Skating since he was a teenager, Joe McAllister, 53, of O'Hara brought his two daughters to take to the ice for their first outing of the season recently at the PPG rink.

"It's an idyllic setting with the snow, and the temperature is not too cold," McAllister says. "Everything looks beautiful."

Describing himself as the skating version of a duffer, McAllister says he can proudly skate around in a circle but is not pulling off pirouettes.

McAllister's best move: "Staying upright."

Downtown visitors flock to the ice rink, taking a break from shopping or just infiltrating the city during off-work hours for a skate that typically lasts about an hour.

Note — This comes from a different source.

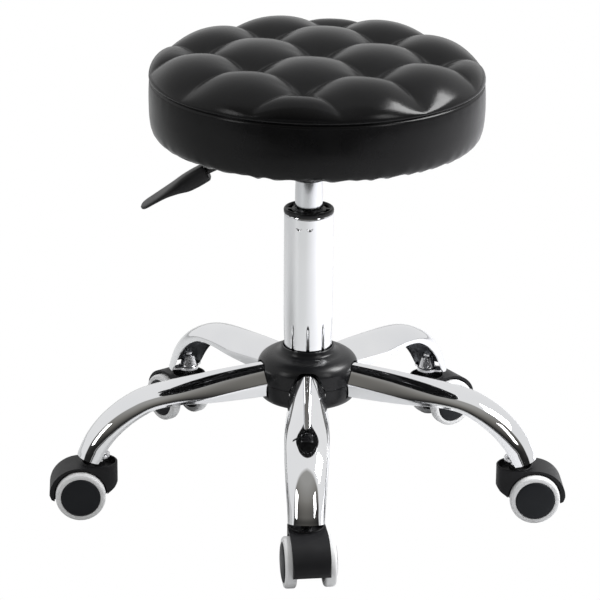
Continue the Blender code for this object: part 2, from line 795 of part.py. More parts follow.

The only noise that snuffs out the jazz renditions of holiday songs is the Zamboni polishing the ice. Thankfully, all of the rink hubbub drowns out civilization, most notably the sound of splattering slush from passing cars.

"We all woke up with different ideas of what to do," says Jim Dirling of Brentwood, who brought his wife, Amy, two kids and a friend ice skating at the Rink at PPG Place.